Aujourd’hui je ne peux plus bouger le petit doigt, il n’y a plus de garanties pour les reportages, je reste chez moi et je regarde les autres partir…
Il me faut donc me motiver et trouver des sujets différents. Faire autre chose… Mais c’est comme dans tous les métiers, on pousse les vieux dehors…
C’est à la fois compréhensible mais difficile à accepter. Surtout quand les rédacteurs photos te disent qu’ils te font plus confiance car je suis toujours rentré avec une histoire et que je sais raconter. Quand on est jeune on a moins d’expérience pour le récit, c’est normal. Même chose pour l’éditing, ça s’apprend avec les années.
Tu as quand même reçu de nombreux prix prestigieux, comme par exemple le World Press Photo ou le Visa d’Or pour ne citer que ces deux…
Je n’ai jamais couru après les prix, mais j’aurais pu en avoir plein d’autres.
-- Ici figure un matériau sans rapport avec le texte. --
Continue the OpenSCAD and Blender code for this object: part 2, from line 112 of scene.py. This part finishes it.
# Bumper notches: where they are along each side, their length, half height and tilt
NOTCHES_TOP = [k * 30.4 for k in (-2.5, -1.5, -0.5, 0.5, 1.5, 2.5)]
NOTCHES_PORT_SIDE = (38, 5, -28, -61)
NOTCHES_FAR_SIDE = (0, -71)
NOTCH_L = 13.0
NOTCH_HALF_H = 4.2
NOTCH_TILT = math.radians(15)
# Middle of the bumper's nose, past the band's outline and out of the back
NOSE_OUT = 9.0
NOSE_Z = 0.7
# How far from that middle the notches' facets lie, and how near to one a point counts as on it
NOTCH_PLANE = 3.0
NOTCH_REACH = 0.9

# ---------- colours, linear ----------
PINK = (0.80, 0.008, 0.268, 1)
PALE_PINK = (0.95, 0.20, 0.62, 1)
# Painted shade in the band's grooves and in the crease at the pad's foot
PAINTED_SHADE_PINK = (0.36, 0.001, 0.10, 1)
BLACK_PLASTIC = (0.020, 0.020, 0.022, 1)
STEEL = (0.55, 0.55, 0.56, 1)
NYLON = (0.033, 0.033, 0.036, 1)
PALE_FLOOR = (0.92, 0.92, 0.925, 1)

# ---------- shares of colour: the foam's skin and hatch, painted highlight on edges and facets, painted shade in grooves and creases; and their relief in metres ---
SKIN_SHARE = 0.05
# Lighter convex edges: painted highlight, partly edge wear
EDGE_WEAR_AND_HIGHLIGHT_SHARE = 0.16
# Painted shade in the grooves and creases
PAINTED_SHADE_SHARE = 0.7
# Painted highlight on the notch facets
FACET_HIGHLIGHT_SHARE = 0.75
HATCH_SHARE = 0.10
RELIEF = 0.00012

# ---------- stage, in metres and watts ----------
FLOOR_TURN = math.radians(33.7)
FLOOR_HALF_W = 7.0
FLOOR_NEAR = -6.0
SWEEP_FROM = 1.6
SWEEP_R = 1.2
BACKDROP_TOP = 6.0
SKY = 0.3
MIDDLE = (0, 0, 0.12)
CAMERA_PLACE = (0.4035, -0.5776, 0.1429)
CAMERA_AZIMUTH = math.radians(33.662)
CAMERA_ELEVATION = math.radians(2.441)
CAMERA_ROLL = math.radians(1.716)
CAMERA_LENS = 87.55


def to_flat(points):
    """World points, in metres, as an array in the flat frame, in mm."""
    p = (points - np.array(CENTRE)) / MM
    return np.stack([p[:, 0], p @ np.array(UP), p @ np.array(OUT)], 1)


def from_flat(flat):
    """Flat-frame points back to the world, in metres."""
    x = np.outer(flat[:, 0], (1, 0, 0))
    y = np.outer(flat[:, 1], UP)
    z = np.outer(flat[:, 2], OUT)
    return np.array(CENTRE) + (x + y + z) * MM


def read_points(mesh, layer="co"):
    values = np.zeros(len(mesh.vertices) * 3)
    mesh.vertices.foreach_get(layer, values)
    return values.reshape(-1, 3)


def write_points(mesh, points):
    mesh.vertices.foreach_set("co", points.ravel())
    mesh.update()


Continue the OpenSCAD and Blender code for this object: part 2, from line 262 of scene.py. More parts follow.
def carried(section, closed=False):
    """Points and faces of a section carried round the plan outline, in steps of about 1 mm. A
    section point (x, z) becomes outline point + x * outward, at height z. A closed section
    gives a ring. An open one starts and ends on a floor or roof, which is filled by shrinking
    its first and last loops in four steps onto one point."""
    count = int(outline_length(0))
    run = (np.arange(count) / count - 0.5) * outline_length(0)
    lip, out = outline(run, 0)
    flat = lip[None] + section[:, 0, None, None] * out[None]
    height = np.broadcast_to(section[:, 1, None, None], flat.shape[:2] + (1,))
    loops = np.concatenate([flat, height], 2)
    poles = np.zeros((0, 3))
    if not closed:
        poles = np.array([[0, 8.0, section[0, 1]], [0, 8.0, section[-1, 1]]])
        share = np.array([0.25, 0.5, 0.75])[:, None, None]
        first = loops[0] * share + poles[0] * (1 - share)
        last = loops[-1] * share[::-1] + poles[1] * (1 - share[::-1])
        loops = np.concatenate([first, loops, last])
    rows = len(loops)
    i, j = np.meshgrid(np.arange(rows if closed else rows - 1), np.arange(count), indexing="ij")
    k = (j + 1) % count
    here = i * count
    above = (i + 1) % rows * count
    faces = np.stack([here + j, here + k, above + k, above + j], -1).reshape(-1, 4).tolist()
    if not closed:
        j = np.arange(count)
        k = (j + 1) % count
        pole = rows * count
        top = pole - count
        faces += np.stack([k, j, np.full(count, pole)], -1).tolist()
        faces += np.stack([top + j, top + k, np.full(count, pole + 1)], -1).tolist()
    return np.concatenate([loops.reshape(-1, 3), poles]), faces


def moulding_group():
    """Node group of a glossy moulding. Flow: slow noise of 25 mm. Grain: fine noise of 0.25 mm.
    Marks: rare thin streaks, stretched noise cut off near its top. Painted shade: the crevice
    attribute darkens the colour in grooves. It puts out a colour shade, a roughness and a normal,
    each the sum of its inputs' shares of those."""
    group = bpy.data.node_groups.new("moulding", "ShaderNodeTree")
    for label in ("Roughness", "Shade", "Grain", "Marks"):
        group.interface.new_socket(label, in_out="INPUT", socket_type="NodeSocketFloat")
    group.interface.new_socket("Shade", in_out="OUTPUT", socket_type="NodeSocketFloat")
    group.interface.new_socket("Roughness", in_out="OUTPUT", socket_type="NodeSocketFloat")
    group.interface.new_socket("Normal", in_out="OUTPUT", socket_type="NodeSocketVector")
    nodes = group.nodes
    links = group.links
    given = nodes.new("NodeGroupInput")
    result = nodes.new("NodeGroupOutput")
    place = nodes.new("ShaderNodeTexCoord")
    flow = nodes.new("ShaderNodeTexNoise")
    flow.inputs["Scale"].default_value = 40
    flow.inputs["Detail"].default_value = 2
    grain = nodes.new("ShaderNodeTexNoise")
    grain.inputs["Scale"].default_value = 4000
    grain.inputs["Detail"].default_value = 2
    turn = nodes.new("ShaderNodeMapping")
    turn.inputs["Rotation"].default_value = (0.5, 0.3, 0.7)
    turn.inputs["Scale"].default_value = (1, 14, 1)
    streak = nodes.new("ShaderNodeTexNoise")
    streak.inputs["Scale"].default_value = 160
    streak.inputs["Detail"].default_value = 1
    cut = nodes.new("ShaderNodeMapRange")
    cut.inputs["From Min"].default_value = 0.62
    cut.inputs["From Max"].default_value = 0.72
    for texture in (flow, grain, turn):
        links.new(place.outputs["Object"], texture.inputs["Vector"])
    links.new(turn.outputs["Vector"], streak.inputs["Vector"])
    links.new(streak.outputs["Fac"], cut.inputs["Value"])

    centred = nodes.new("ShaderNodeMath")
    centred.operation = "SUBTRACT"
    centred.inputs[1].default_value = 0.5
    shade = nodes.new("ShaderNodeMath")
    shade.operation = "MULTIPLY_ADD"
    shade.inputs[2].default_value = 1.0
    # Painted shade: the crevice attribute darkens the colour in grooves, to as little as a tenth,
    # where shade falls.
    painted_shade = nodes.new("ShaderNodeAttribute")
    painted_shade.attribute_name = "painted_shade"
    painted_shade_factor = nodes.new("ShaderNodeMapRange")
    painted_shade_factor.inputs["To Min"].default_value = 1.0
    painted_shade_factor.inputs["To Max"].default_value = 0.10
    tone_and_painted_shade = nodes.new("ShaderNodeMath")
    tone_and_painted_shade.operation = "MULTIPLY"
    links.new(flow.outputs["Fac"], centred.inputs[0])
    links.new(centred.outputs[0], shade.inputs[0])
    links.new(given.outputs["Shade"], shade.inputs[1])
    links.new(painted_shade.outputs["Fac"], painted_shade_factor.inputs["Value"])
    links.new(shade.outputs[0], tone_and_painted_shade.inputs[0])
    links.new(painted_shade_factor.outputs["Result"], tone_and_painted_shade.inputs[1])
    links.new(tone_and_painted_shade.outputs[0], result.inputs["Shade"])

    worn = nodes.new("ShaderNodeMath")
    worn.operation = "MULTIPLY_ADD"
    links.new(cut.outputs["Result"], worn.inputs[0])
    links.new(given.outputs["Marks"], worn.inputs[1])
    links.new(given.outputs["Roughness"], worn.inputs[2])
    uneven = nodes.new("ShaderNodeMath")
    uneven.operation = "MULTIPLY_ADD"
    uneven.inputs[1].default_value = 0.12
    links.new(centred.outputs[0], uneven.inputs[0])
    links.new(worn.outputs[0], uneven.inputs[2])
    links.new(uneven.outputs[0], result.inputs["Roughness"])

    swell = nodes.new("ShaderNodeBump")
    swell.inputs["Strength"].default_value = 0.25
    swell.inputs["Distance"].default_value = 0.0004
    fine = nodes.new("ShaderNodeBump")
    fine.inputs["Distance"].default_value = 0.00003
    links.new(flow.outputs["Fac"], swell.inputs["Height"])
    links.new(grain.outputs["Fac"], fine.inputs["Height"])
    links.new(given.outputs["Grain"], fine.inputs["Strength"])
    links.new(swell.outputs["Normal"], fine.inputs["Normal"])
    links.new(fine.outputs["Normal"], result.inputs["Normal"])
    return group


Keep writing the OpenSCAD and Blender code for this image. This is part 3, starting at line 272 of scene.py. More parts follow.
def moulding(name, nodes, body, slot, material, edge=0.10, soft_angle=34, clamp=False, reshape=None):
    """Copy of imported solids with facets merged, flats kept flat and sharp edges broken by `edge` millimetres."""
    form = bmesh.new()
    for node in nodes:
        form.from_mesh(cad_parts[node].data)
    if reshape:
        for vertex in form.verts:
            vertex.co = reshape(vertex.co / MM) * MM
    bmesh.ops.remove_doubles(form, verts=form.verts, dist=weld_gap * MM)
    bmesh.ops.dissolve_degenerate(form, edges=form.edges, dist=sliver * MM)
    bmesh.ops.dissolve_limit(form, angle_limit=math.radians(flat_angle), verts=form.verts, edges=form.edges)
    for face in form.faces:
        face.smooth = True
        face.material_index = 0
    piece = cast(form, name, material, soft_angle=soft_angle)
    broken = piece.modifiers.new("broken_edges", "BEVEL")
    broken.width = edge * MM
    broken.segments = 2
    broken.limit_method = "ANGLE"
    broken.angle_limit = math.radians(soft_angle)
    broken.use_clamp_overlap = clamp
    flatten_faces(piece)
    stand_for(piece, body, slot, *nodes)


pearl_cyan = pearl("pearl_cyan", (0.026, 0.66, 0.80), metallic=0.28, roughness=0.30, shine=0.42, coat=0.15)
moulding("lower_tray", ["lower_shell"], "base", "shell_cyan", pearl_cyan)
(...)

Je suis super content lorsque j’en reçois un, mais ce n’est pas ça qui va me donner du travail… Peut être que pour un jeune c’est différent, car ça va le propulser.
Pour moi la liberté est le plus important. Je peux me promener partout avec mes deux petits boîtiers, je n’ai presque pas besoin de sac, c’est l’idéal ! Cela me permet de faire des images qui me conviennent.
Je n’utilise quasiment qu’un 35mm et un 50mm pour ne pas détruire la scène que je photographie. Cela me permet de vivre ce que je photographie, je suis avec les gens, je vis avec eux.
Est ce que tu fais partie des photographes professionnels qui utilisent leur smartphone pour photographier ?
Très rarement. Je l’utilise pour me souvenir d’un truc ou pour mettre une bricole sur Facebook. La focale de l’appareil photo d’un téléphone ne me correspond pas. Il y a des gens qui pensent être des artistes grâce aux applications comme « Hispamatic », mais je les mets au défi de faire les mêmes images sans le filtre.
Tout le monde ne peut pas être photographe, construire une histoire, savoir regarder, tout simplement. Moi je ne suis pas architecte, ni médecin, ni comptable, ni plombier, ni aucun autre métier, je suis photographe.